The players say Coach K is a breath of fresh air after Larry Brown's reign as national- team coach. "There are no restraints on this team," says Wade, an Athens vet who contends that Brown discouraged him from trying to score too much. "That was kind of our problem in '04. One guy could do this, another guy couldn't." Krzyzewski's vibe has fired up the team; the practices are crisp and competitive. "The way he can connect with everybody, it's unbelievable," says Brad Miller, Team USA big man (at 7 ft.), who plays for the Sacramento Kings. "I'd have our [NBA] team pay him a couple of grand to talk to us."
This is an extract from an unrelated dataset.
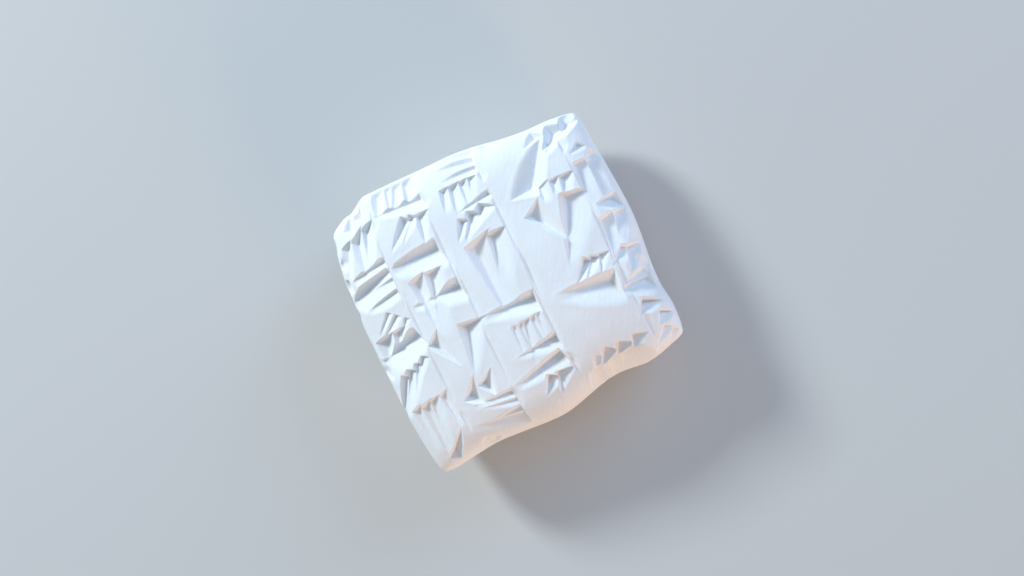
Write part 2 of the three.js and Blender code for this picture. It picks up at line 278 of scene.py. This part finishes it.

He'd have to up the ante--Krzyzewski commands up to $100,000 a speech, and his name even graces an academic arm, the Fuqua/ Coach K Center of Leadership & Ethics at Duke. All this for a guy who teaches men in shorts how to toss balls through a hoop. "He talks about character issues that are soulful," says Morgan Stanley CEO John Mack, whose managing directors--"a pretty cynical group," he notes-- raved about a recent Krzyzewski talk. "It's about honesty, it's about love, and often times, in the big world, you don't see many leaders get up and talk about things like that." Mack equates Krzyzewski's leadership skills to those of legends like IBM's Lou Gerstner and GE's Jack Welch.

Krzyzewski's ease in the boardroom wins him praise, but critics claim that it was his silence in the wake of Duke's lacrosse scandal this past March that spoke volumes. Three lacrosse players have been charged with raping a woman at a raunchy team party, costing the team its season and hurting Duke's image. Where was Coach K, who serves as special assistant to the university's president and is the most visible man in Durham, N.C.? Krzyzewski says he worked behind the scenes to help the school handle the crisis. But publicly, he stayed mum and was criticized for it. He says that interjecting himself into the case would have inflamed the anti-Duke, anti-K contingent, especially at the University of North Carolina and other competing schools. "In [the Durham] area, I am like a lightning rod for some things, because there are a lot of Carolina fans or whatever," he says, a few hours before his first address to the "K Academy," a four-day adult fantasy camp for all things Duke basketball (cost: $10,000). "I would not want whatever I said to polarize the community because, 'Well, I don't like him anyway.'" Krzyzewski broke his silence in June, questioning the findings of a committee that called on Duke to rethink its aggressive recruitment of athletes. He promises to be more vocal this fall.